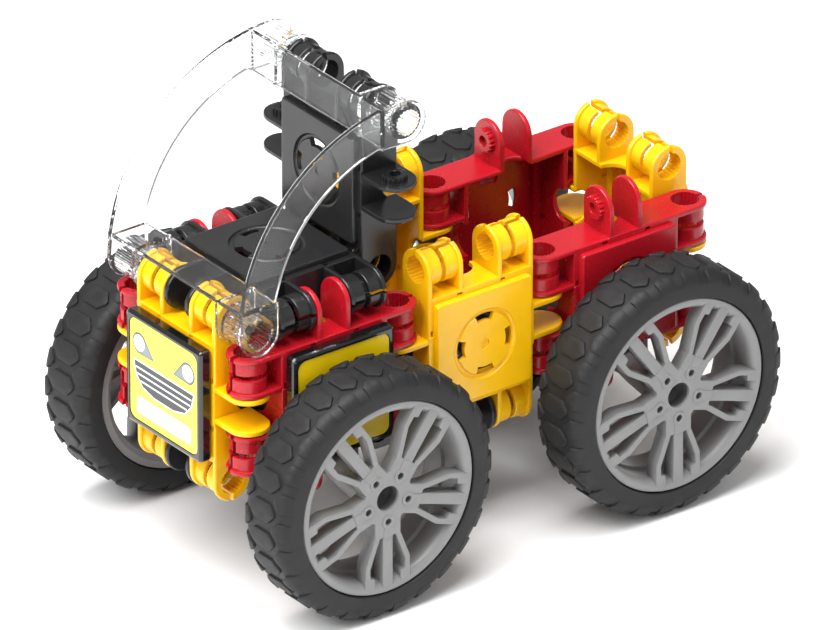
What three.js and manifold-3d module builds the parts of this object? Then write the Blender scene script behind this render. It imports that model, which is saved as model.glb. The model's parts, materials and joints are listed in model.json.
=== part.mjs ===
// A toy pickup car clicked together from square hinge blocks, on four rolling wheels.
// Millimetres, +Z up. The car faces -Y and its axles lie along X. The origin is on the
// ground under the middle of the car.
import * as THREE from "three";
import { mergeVertices } from "three/addons/utils/BufferGeometryUtils.js";
import Module from "manifold-3d";

const wasm = await Module();
wasm.setup();

// ---- Driving dimensions ----

const PITCH = 50; // from one hinge line of a block to the next
const HALF = PITCH / 2;
const GAP = 0.3; // clearance left between separate pieces
const WALL = 1.5;

const BODY = 18; // half width of a block's square body
const HINGE_R = 6.1; // half thickness of a block, and radius of its hinge ends
const REACH = HALF + HINGE_R; // from a block's middle to the tip of an ear or barrel
const BORE_R = 3.9;
const BARREL_IN = 5.9; // inner face of the barrel's inner plates
const EAR_OUT = BARREL_IN - GAP;
const EAR_T = 1.6;
const BOSS_R = BORE_R - GAP;
const BOSS_L = 1.5;
const PANEL = 15.7; // half width of the raised panel
const PANEL_Z = 8; // height of the panel's face above the block's mid-plane
const WINDOW_R = 8.25; // middle of the four windows in the panel
const WINDOW_ACROSS = 2.6; // half width of a window
const WINDOW_DEEP = 1.35; // half depth of a window, outwards from the middle
const NOTCH_R = 5; // round notches in the open back edge

const COVER = 17.2; // half width of a snap-on cover
const COVER_TOP = 10.4;
const STICKER = 15.5; // half width of a sticker
const STICKER_T = 0.35;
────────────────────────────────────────
Each line above is to be repeated exactly.

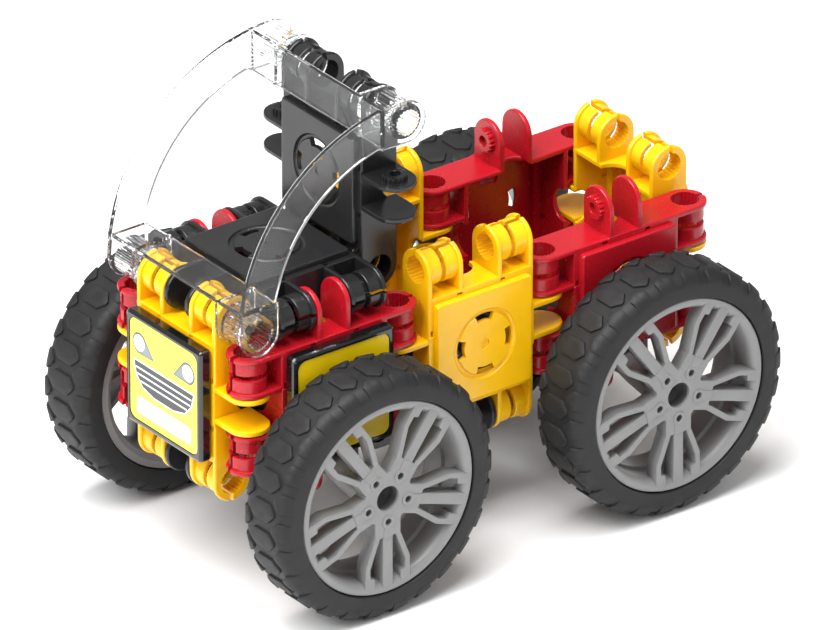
What three.js and manifold-3d module builds the parts of this object? Then write the Blender scene script behind this render. It imports that model, which is saved as model.glb. The model's parts, materials and joints are listed in model.json.
=== part.mjs ===
// A toy pickup car clicked together from square hinge blocks, on four rolling wheels.
// Millimetres, +Z up. The car faces -Y and its axles lie along X. The origin is on the
// ground under the middle of the car.
import * as THREE from "three";
import { mergeVertices } from "three/addons/utils/BufferGeometryUtils.js";
import Module from "manifold-3d";

const wasm = await Module();
wasm.setup();

// ---- Driving dimensions ----

const PITCH = 50; // from one hinge line of a block to the next
const HALF = PITCH / 2;
const GAP = 0.3; // clearance left between separate pieces
const WALL = 1.5;

const BODY = 18; // half width of a block's square body
const HINGE_R = 6.1; // half thickness of a block, and radius of its hinge ends
const REACH = HALF + HINGE_R; // from a block's middle to the tip of an ear or barrel
const BORE_R = 3.9;
const BARREL_IN = 5.9; // inner face of the barrel's inner plates
const EAR_OUT = BARREL_IN - GAP;
const EAR_T = 1.6;
const BOSS_R = BORE_R - GAP;
const BOSS_L = 1.5;
const PANEL = 15.7; // half width of the raised panel
const PANEL_Z = 8; // height of the panel's face above the block's mid-plane
const WINDOW_R = 8.25; // middle of the four windows in the panel
const WINDOW_ACROSS = 2.6; // half width of a window
const WINDOW_DEEP = 1.35; // half depth of a window, outwards from the middle
const NOTCH_R = 5; // round notches in the open back edge

const COVER = 17.2; // half width of a snap-on cover
const COVER_TOP = 10.4;
const STICKER = 15.5; // half width of a sticker
const STICKER_T = 0.35;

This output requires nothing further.